I’ll say this for the film – Eep’s story may just be yet another retread of Ariel/Pocahontas/Rapunzel/etc.’s “Princess Seeking Autonomy” shtick, but almost by default she’s probably the most interestingly rendered female protagonist to hit animation in awhile. It’s a nice touch, firstly, that she’s allowed to be as silly and “dumb” as the rest of her family despite being the nominally thoughtful one, but design-wise she doesn’t look or act like any other cartoon heroine in recent memory. Whereas the Disney Princesses (and their would-be imitators) tend to have the same Barbie doll physiques regardless of their apparent parentage, Eep is allowed to have the same basic build as the rest of her family – squat, stocky, big shoulders, oversized arms and hips (they run on all fours, like apes), large ovoid head, etc. – she even gets to share her family’s Hulk-like superhuman strength. She makes Brave‘s supposedly groundbreaking Merrida look like one of the Pretty Little Liars by comparison, and could probably bench-press her, to boot.

In a further subversion of the genre, it’s Guy – her would-be love interest – who gets to be the “conventionally-attractive modern person in ancient-times clothes” character (I think the idea is he’s supposed to be a Cro-Magnon Man while The Croods are Neanderthals), and the idea that Eep might not be thought of a “proper” partner for him (to the contrary, he’s actually pretty bowled over) never seems to come up. How refreshing is that?

The rest of the movie … a little less refreshing, though it will probably feel far less derivative to its intended audience of younger children who are unlikely to be aware of just how much the “fictionalized cave men as metaphor for modernity” genre has been revisited over the years – and not just in The Flintstones.
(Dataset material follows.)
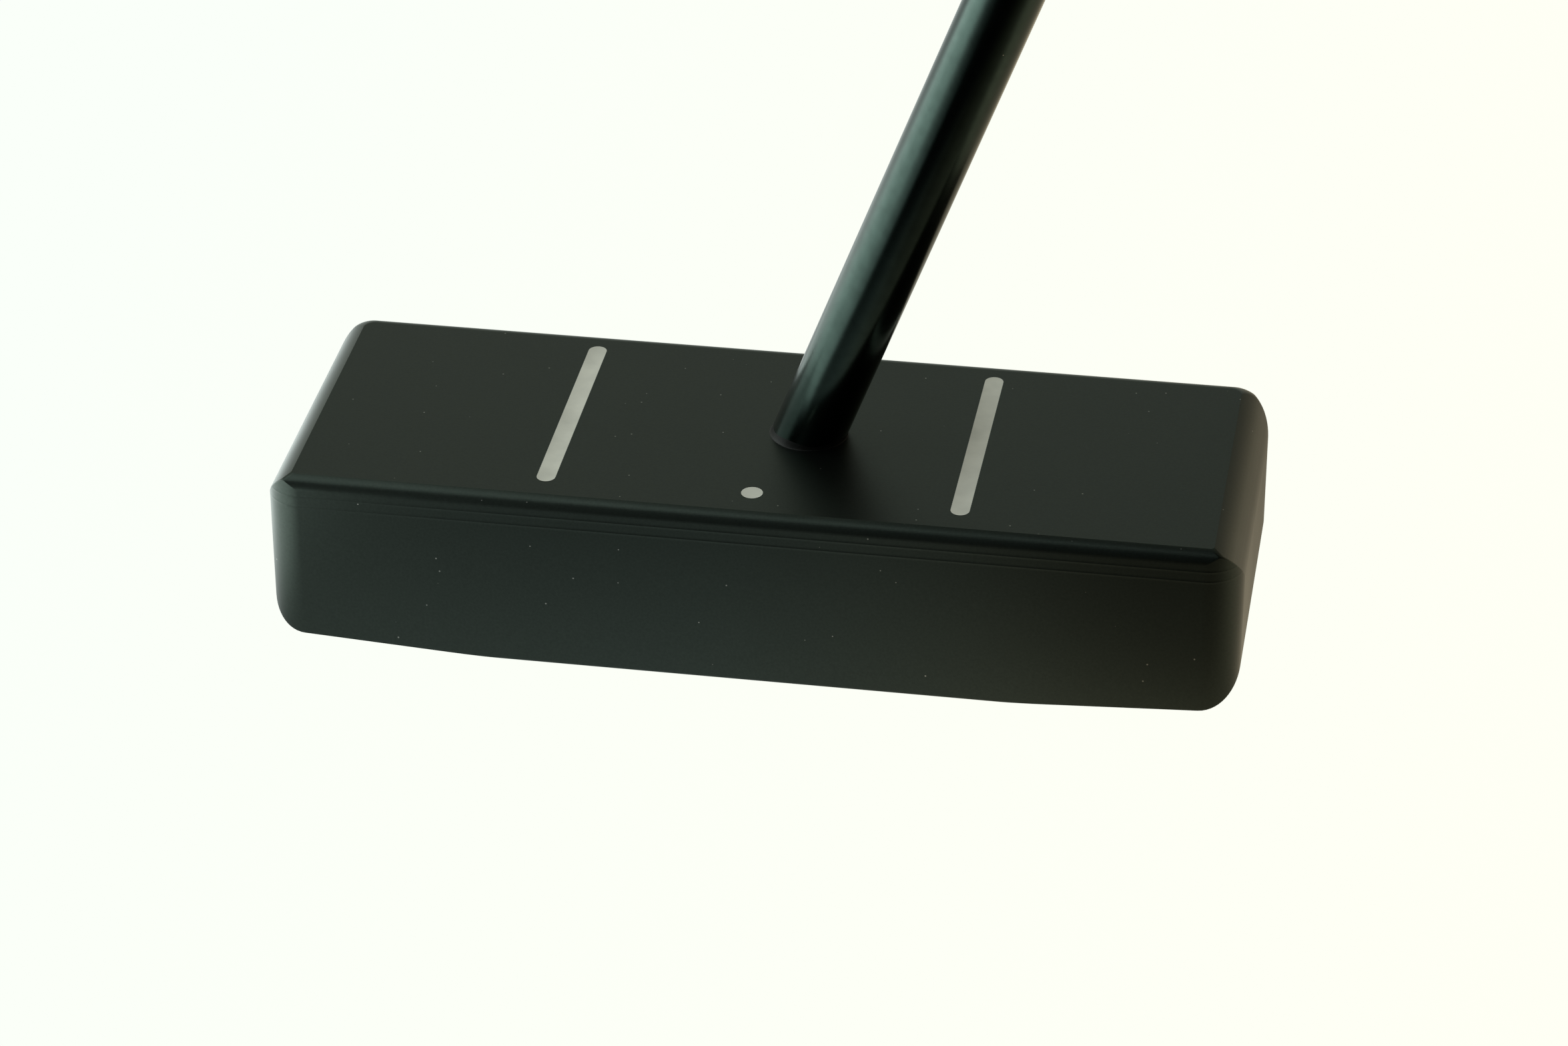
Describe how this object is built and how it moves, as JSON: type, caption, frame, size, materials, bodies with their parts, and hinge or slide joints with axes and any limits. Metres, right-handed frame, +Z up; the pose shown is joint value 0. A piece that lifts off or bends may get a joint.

Using “primitive” tribal settings to comment on (or parody) the present is nothing new – for example, 19th century German writer Karl May’s Winnetou books use fictional Native Americans as avatars for traditional Germanic warrior values – but “caveman” settings are the type that have survived the best into modernity since there are no Neanderthals around to complain about offensive caricatures.

With that in mind, here are some of the more famous (and infamous) films that pre-dated The Croods into pre-history.

NOTE: Given the lack of clothing and/or modesty typically associated with the genre, some of the linked trailers here should be considered NSFW.

One Million Years B.C. (1966)

Technically a remake of a 1940s film, this British cheese epic was the standard setter for the modern “sexy cavemen” genre. It became a surprise pre-release sensation (and a box office hit) after a publicity still of neophyte starlet Raquel Welch (a second choice fill-in after Ursula Andress passed on the project) in her animal skin bikini became one of the era’s biggest-selling poster prints.

The film, overall, is pretty ridiculous. Dinosaurs appear centuries out of place for action scenes, and all of the dialogue is delivered in a made-up cave language (with no subtitles) as a cast of scantily clad, immaculately tanned actors act out a melodramatic tale of romantic jealousy between the “savage” Rock Tribe and “advanced” Shell People.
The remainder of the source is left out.